The examination of political wall painting forms its own segment. The Serbian artist Goranka Matic has photographed the remains of frescoes by the painter Krsto Hegedusic that, painted directly onto the cliffs at the historical location, commemorate the battle of Sutjeska fought between Serb partisans and German occupying forces in 1943. This founding myth of the multiracial state Yugoslavia under Tito was undermined by the wars of the nineties, as the bullet holes in the surface of the rock clearly show. Matic contrasts details of the weathered, bullet-riddled and graffiti-covered frescoes with idyllic photographs of nature in the Sutjeska Gorge. Florian Zeyfang’s contribution, »Found Portrait of America (work in progress)« reconstructs the wall painting »Portrait of America« by Diego Rivera, designed in 1933 for the auditorium of the New Workers School in New York and painted on wooden panels; in the course of the years, this work gradually broke up owing to its being moved, damaged by fire, and being partially sold. Margit Czenki travelled to Mexico City to do research on how the legacy of Alfaro Siqueiros is being managed. Siqueiros, who, in contrast to Rivera, was seen as a Stalinist hardliner and spent several years in prison, developed a much more dynamic and abstract painting language for his interior designs, which Czenki has adapted on a large scale in the Kunsthaus.

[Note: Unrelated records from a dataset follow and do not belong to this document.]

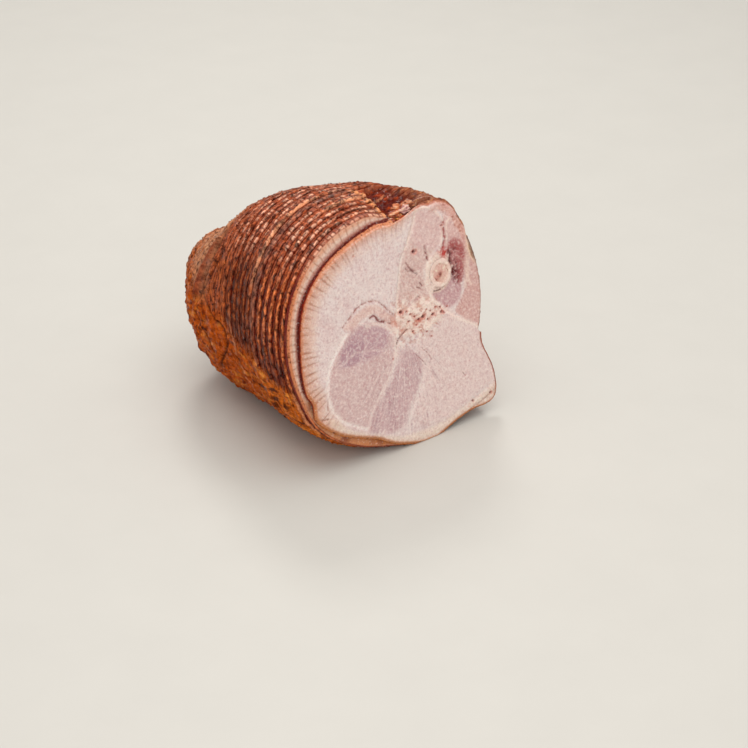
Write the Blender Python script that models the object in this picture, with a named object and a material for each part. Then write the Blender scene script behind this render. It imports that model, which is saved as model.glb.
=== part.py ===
"""Shank half of a ham on the bone, sliced in one continuous spiral and resting on its flattened underside.

The ham is modelled lying along its own length: x runs across the butt face, y from the butt face towards
the shank and z up the butt face. An empty tips that frame, so that the shank end dips, and stands it on
the floor. Lengths below are in millimetres and angles in degrees; MM and radians() turn them into Blender's.
"""

import math

import bmesh
import bpy
from mathutils import Vector

MM = 0.001

# Stance of the whole ham.
TIP_DOWN = 12.0

# Outline of the butt face: angle anticlockwise from +x, and radius as a share of the section's half size.
OUTLINE = (
    (-165, 0.880),
    (-145, 0.890),
    (-120, 0.855),
    (-97, 0.860),
    (-75, 0.950),
    (-62, 0.940),
    (-52, 1.005),
    (-42, 1.155),
    (-33, 1.100),
    (-20, 0.930),
    (-8, 0.935),
    (5, 0.970),
    (25, 1.020),
    (42, 1.075),
    (56, 1.105),
    (72, 0.955),
    (95, 0.920),
    (120, 0.925),
    (150, 0.915),
)

# Cross-sections: distance from the butt face, middle across, middle up, half width, half height,
# and how far the outline has become a plain ellipse.
SECTIONS = (
    (0, -20, 92, 100, 100, 0.0),
    (25, -17, 92, 101, 104, 0.1),
    (55, -15, 96, 98, 103, 0.3),
    (90, -14, 101, 90, 98, 0.5),
    (130, -18, 103, 79, 86, 0.8),
    (165, -26, 99, 63, 68, 1.0),
    (188, -27, 106, 46, 53, 1.0),
    (202, -27, 112, 36, 43, 1.0),
)

# Spiral cut: one turn per slice, wound clockwise from the butt face back to the shank.
COLUMNS = 40
SLICE = 8.0
TURNS = 16
FIRST_ANGLE = 66.0
CUT_WIDTH = 1.0
CUT_OPENS_OVER = 3
FADE_TURNS = 1.3
RIM_CROWN = 0.9
RIM_EDGE = -0.4
LAST_CUT_DEPTH = 0.3

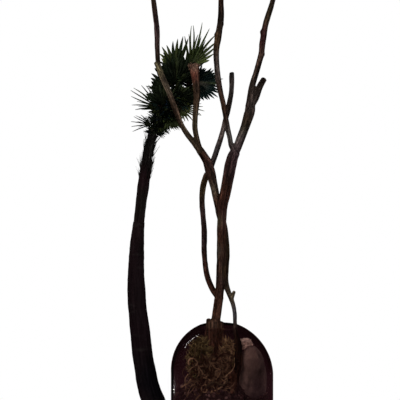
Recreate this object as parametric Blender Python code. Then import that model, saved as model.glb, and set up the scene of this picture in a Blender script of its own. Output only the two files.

Czenki visited the house where the painter once lived, which Siqueiros opened to the public in 1969 as a venue for political discussions; it now houses a museum. There, she met three young women curators who, with passion and intellectual acuity, contrast Siqueiros artistic and political approach with contemporary art. In Mexico, international solidarity comes full circle: Czenki found postcards sent to the imprisoned painter by school pupils in Dresden on behalf of the state. As a reciprocal gesture, following his release in 1970, Siqueiros visited the East German city, where, warmed by a Russian fur hat, he posed for a photograph in front of the »Weg der roten Fahne« together with a delegation of senior East German functionaries.